En définitive, à quelle distance exacte se tient un romancier ? En marge de la vie pour la décrire, car si vous êtes plongé en elle – dans l’action – vous en avez une image confuse. Mais cette légère distance n’empêche pas le pouvoir d’identification qui est le sien vis-à-vis de ses personnages et celles et ceux qui les ont inspirés dans la vie réelle. Flaubert a dit : «Madame Bovary, c’est moi». Cet état second est le contraire du narcissisme car il suppose à la fois un oubli de soi-même et une très forte concentration, afin d’être réceptif au moindre détail. Cela suppose aussi une certaine solitude. Elle n’est pas un repli sur soi-même, mais elle permet d’atteindre à un degré d’attention et d’hyper-lucidité vis-à-vis du monde extérieur pour le transposer dans un roman.

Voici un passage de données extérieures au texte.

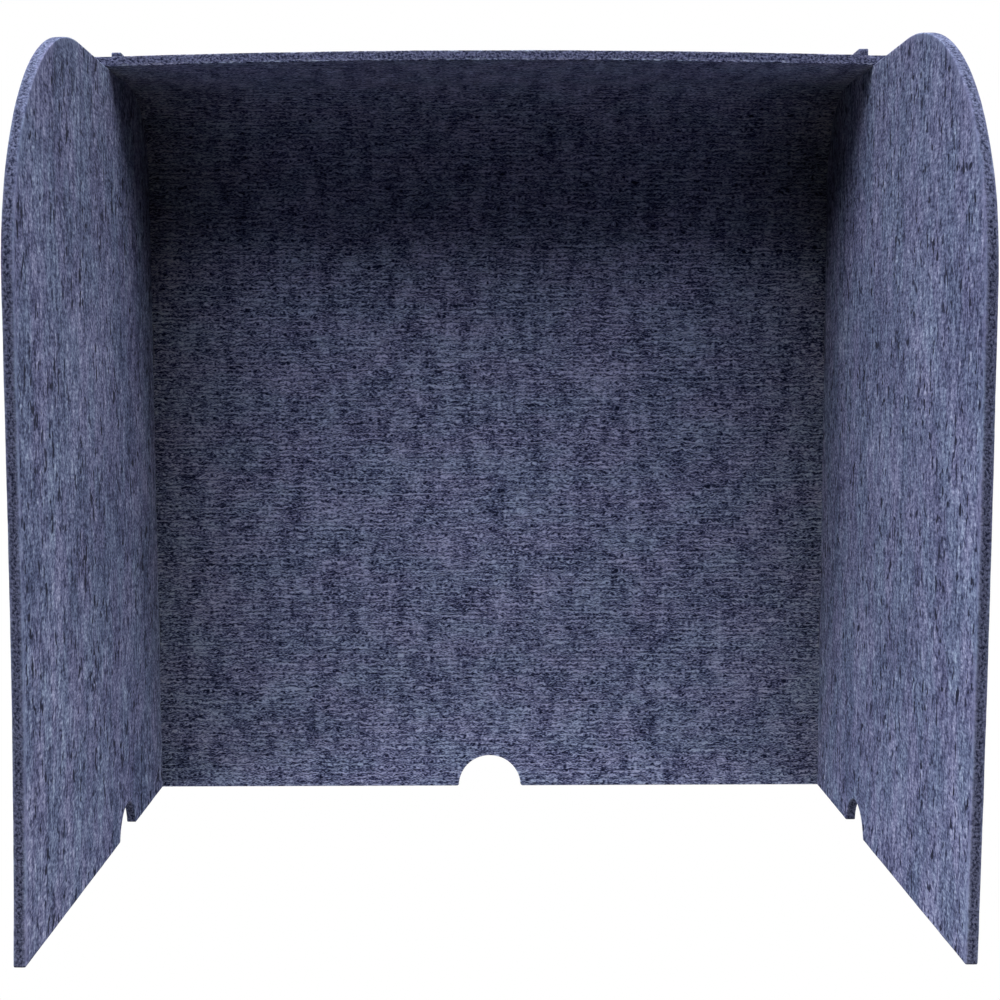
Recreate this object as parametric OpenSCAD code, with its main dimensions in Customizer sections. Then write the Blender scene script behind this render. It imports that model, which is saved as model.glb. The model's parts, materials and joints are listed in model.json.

                                                Patrick Modiano,

                                                Discours de Réception du Prix Nobel de littérature 2015

 

RESUME : Résumez ce texte au ¼ de sa longueur (soit 115 mots). Une marge de tolérance de 10 mots en plus ou en moins vous est accordée.

DISCUSSION : Pensez-vous, comme l’auteur, que l’écrivain soit obligé de se tenir « en marge de la vie pour la décrire » ?

 


SUJET II : COMMENTAIRE

 

       Le crépuscule du soir

Le jour tombe. Un grand apaisement se fait dans les pauvres esprits fatigués du labeur de la journée ; et leurs pensées prennent maintenant les couleurs tendres et indécises du crépuscule.

        Cependant du haut de la montagne arrive à mon balcon, à travers les nues transparentes du soir, un grand hurlement, composé d’une foule de cris discordants, que l’espace transforme en une lugubre harmonie, comme celle de la marée qui monte ou d’une tempête qui s’éveille.

        Quels sont les infortunés que le soir ne calme pas, et qui prennent, comme les hiboux, la venue de la nuit pour un signal de sabbat1 ? Cette sinistre ululation2 nous arrive du noir hospice3 perché sur la montagne ; et le soir en fumant et en contemplant le repos de l’immense vallée, hérissée de maisons dont chaque fenêtre dit : « C’est ici la paix maintenant- ; c’est ici la joie de la famille ! » je puis, quand le vent souffle de là-haut, bercer ma pensée étonnée à cette imitation des harmonies de l’enfer.

        Le crépuscule excite les fous. […]

        La nuit, qui mettait ses ténèbres dans leur esprit, fait la lumière dans le mien ; et, bien qu’il ne soit pas rare de voir la même cause engendrer deux effets contraires, j’en suis toujours comme intrigué et alarmé.
        Ô nuit ! Ô rafraîchissante ténèbres ! Vous êtes pour moi le signal d’une fête intérieure, vous êtes la délivrance d’une angoisse ! Dans la solitude des plaines, dans les labyrinthes pierreux d’une capitale, scintillement des étoiles, explosion des lanternes, vous êtes le feu d’artifice de la déesse Liberté !

                                 Charles BAUDELAIRE, Petits poèmes en prose, Ch. XXIL.

1- Danse frénétique dans une atmosphère bruyante.

2- Terme qui désigne le cri du hibou, (de la chouette)

3- Il s’agit d’un asile de fous.

Consigne :

Vous ferez de ce texte un commentaire suivi ou composé.
Dans le cadre d’un commentaire composé, vous pourrez par exemple, montrer comment de manière symbolique, l’auteur traduit les contrastes de la vie nocturne, source d’agitation pour les uns et d’apaisement pour les autres.

 

SUJET III : DISSERTATION

La lecture des oeuvres littéraires suscite un double sentiment : de l’inquiétude car elles ne montrent que le dérèglement de la société, mais aussi de l’espoir étant entendu que l’écrivain est animé, dans ce cas, du désir d’améliorer les choses. En vous fondant sur les différentes oeuvres littéraires que vous avez lues, dites-si vous partagez cette impression.